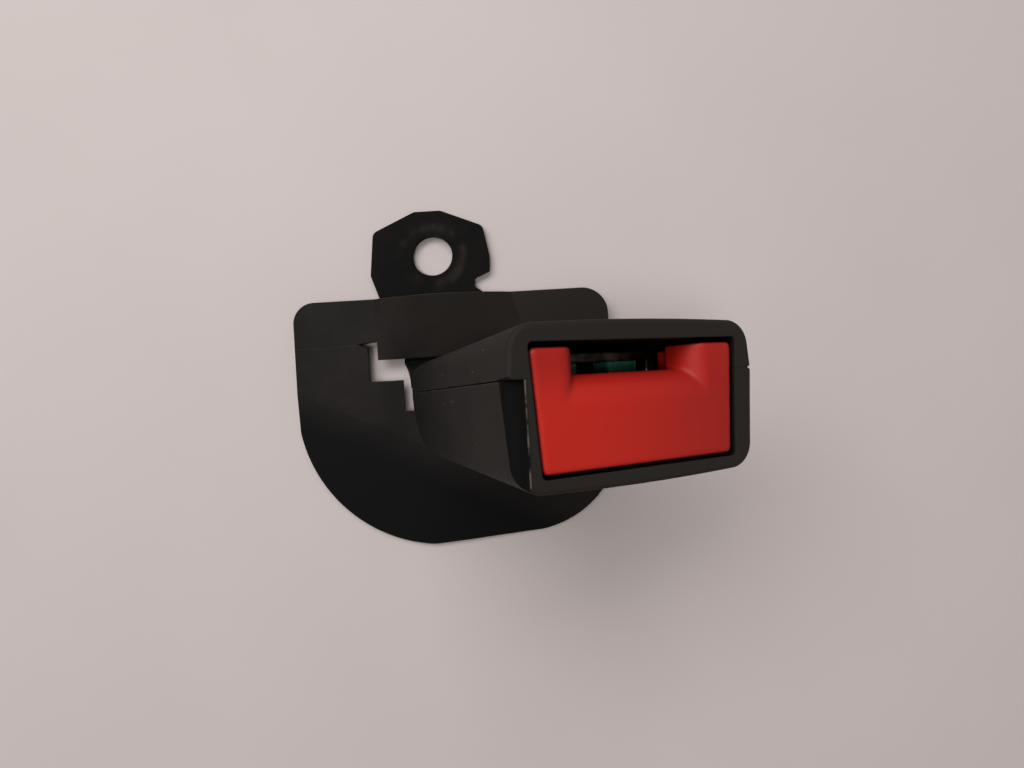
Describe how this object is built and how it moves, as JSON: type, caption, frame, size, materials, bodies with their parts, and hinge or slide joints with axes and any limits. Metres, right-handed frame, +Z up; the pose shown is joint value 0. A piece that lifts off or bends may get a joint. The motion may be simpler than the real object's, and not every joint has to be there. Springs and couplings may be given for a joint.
{
  "type": "seat belt buckle",
  "caption": "Push-button seat belt buckle leaning from a bent steel anchor strap, with a round-bottomed plastic shield over the strap's bend.",
  "frame": {"origin": "the anchor bolt hole's centre, on the underside of the bracket", "axes": "+Z up along the bolt hole, +Y from the buckle towards the anchor tab, +X the way the buckle leans"},
  "size_m": [0.1133, 0.1043, 0.1025],
  "materials": {
    "painted_steel": "black painted steel, rubbed round the bolt hole",
    "plated_steel": "zinc-plated stamped steel",
    "spring_steel": "drawn spring wire",
    "green_plastic": "dark green acetal",
    "red_plastic": "satin red moulded plastic",
    "shell_plastic": "fine-grained charcoal black moulded plastic",
    "shield_plastic": "matte black moulded plastic"
  },
  "bodies": {
    "root": {"anchor_bracket": "painted_steel", "bracket_rivet_left": "plated_steel", "bracket_rivet_right": "plated_steel", "buckle_frame": "plated_steel", "latch_pivot_pin": "plated_steel", "pivot_clip": "spring_steel", "latch_spring": "spring_steel", "spring_bridge": "plated_steel", "ejector_spring": "spring_steel", "button_spring_left": "spring_steel", "button_spring_right": "spring_steel", "shield_pin_left": "shell_plastic", "shield_pin_right": "shell_plastic", "upper_shell": "shell_plastic", "lower_shell": "shell_plastic", "shield_upper": "shield_plastic", "shield_lower": "shield_plastic"},
    "button": {"release_button": "red_plastic"},
    "latch": {"latch_plate": "plated_steel"},
    "ejector": {"ejector": "green_plastic"}
  },
  "joints": [
    {"name": "button_press", "type": "slide", "parent": "root", "child": "button", "axis": [-0.4509, 0, -0.8926], "range_m": [0, 0.0055], "stiffness_N_per_m": 600, "springref_m": -0.006, "deforming": ["button_spring_left", "button_spring_right"]},
    {"name": "latch_swing", "type": "hinge", "parent": "root", "child": "latch", "pos_m": [0.02314, -0.0471, 0.04584], "axis": [0.8926, 0, -0.4509], "range_deg": [0, 11], "stiffness_Nm_per_rad": 0.03, "springref_deg": -17.19, "deforming": ["latch_spring"]},
    {"name": "ejector_slide", "type": "slide", "parent": "root", "child": "ejector", "axis": [-0.4509, 0, -0.8926], "range_m": [0, 0.013], "stiffness_N_per_m": 120, "springref_m": -0.01, "deforming": ["ejector_spring"]}
  ],
  "couplings": [
    {"joint": "latch_swing", "follows": "button_press", "rad_per_m": 34.907}
  ]
}
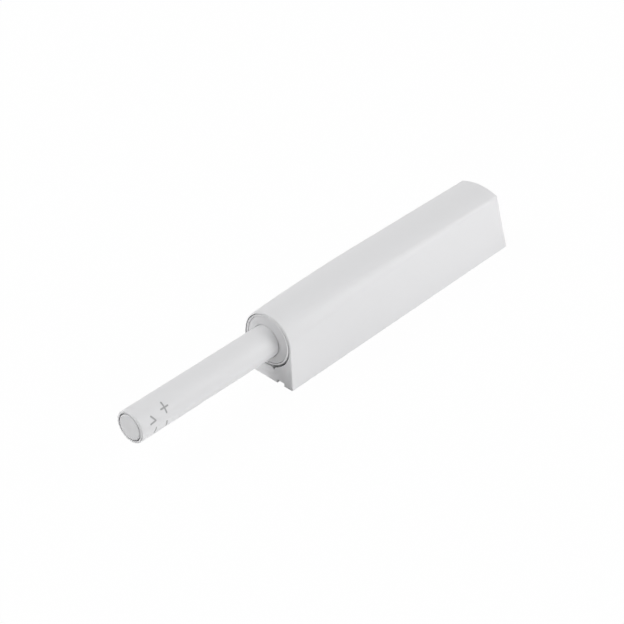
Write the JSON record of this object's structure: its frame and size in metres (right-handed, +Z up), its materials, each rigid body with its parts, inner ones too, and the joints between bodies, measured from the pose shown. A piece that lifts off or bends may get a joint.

------------------------------------------------------------

Return every entry exactly as given.

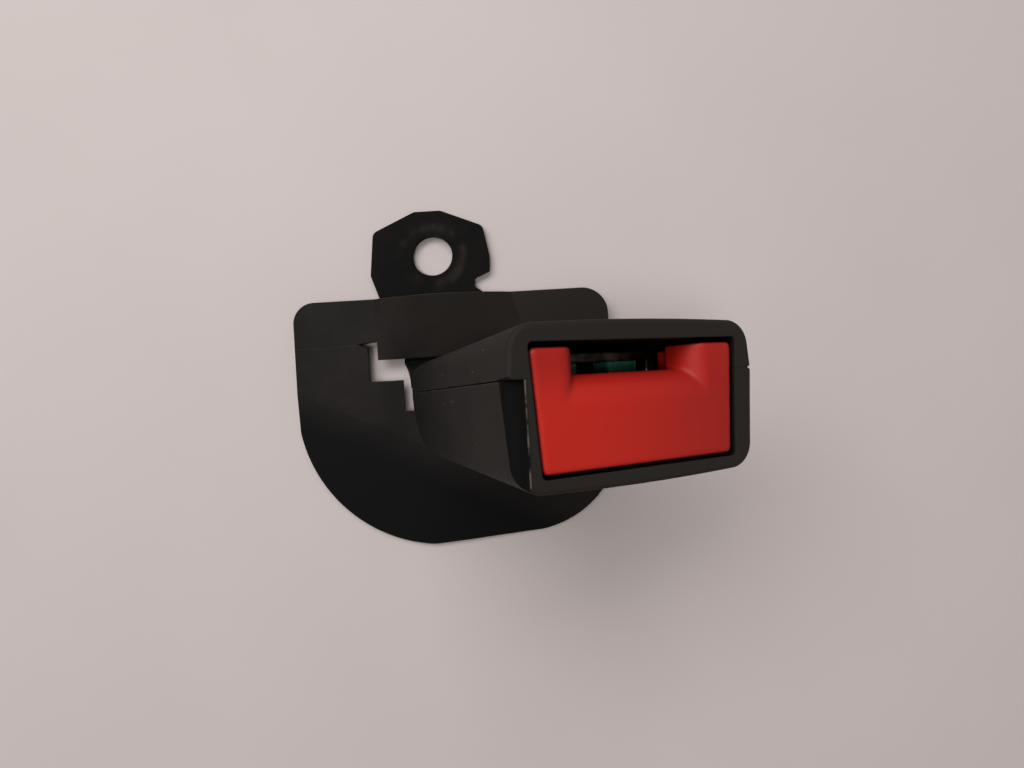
Describe how this object is built and how it moves, as JSON: type, caption, frame, size, materials, bodies with their parts, and hinge or slide joints with axes and any limits. Metres, right-handed frame, +Z up; the pose shown is joint value 0. A piece that lifts off or bends may get a joint. The motion may be simpler than the real object's, and not every joint has to be there. Springs and couplings may be given for a joint.
{
  "type": "seat belt buckle",
  "caption": "Push-button seat belt buckle leaning from a bent steel anchor strap, with a round-bottomed plastic shield over the strap's bend.",
  "frame": {"origin": "the anchor bolt hole's centre, on the underside of the bracket", "axes": "+Z up along the bolt hole, +Y from the buckle towards the anchor tab, +X the way the buckle leans"},
  "size_m": [0.1133, 0.1043, 0.1025],
  "materials": {
    "painted_steel": "black painted steel, rubbed round the bolt hole",
    "plated_steel": "zinc-plated stamped steel",
    "spring_steel": "drawn spring wire",
    "green_plastic": "dark green acetal",
    "red_plastic": "satin red moulded plastic",
    "shell_plastic": "fine-grained charcoal black moulded plastic",
    "shield_plastic": "matte black moulded plastic"
  },
  "bodies": {
    "root": {"anchor_bracket": "painted_steel", "bracket_rivet_left": "plated_steel", "bracket_rivet_right": "plated_steel", "buckle_frame": "plated_steel", "latch_pivot_pin": "plated_steel", "pivot_clip": "spring_steel", "latch_spring": "spring_steel", "spring_bridge": "plated_steel", "ejector_spring": "spring_steel", "button_spring_left": "spring_steel", "button_spring_right": "spring_steel", "shield_pin_left": "shell_plastic", "shield_pin_right": "shell_plastic", "upper_shell": "shell_plastic", "lower_shell": "shell_plastic", "shield_upper": "shield_plastic", "shield_lower": "shield_plastic"},
    "button": {"release_button": "red_plastic"},
    "latch": {"latch_plate": "plated_steel"},
    "ejector": {"ejector": "green_plastic"}
  },
  "joints": [
    {"name": "button_press", "type": "slide", "parent": "root", "child": "button", "axis": [-0.4509, 0, -0.8926], "range_m": [0, 0.0055], "stiffness_N_per_m": 600, "springref_m": -0.006, "deforming": ["button_spring_left", "button_spring_right"]},
    {"name": "latch_swing", "type": "hinge", "parent": "root", "child": "latch", "pos_m": [0.02314, -0.0471, 0.04584], "axis": [0.8926, 0, -0.4509], "range_deg": [0, 11], "stiffness_Nm_per_rad": 0.03, "springref_deg": -17.19, "deforming": ["latch_spring"]},
    {"name": "ejector_slide", "type": "slide", "parent": "root", "child": "ejector", "axis": [-0.4509, 0, -0.8926], "range_m": [0, 0.013], "stiffness_N_per_m": 120, "springref_m": -0.01, "deforming": ["ejector_spring"]}
  ],
  "couplings": [
    {"joint": "latch_swing", "follows": "button_press", "rad_per_m": 34.907}
  ]
}
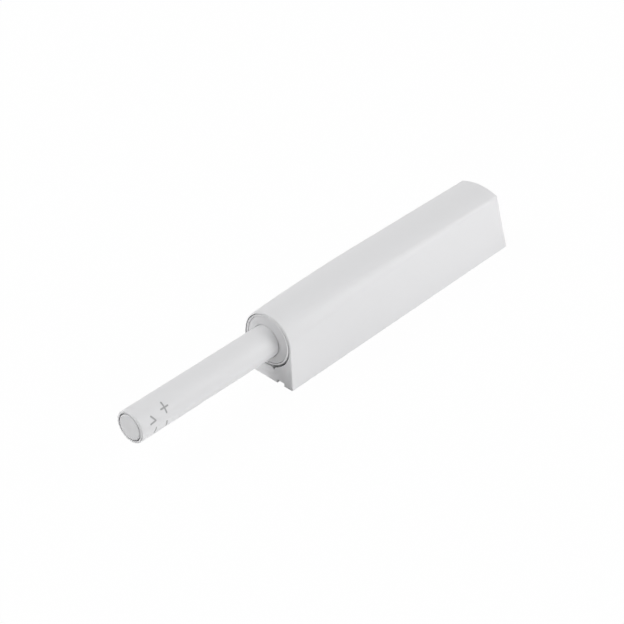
Write the JSON record of this object's structure: its frame and size in metres (right-handed, +Z up), its materials, each rigid body with its parts, inner ones too, and the joints between bodies, measured from the pose shown. A piece that lifts off or bends may get a joint.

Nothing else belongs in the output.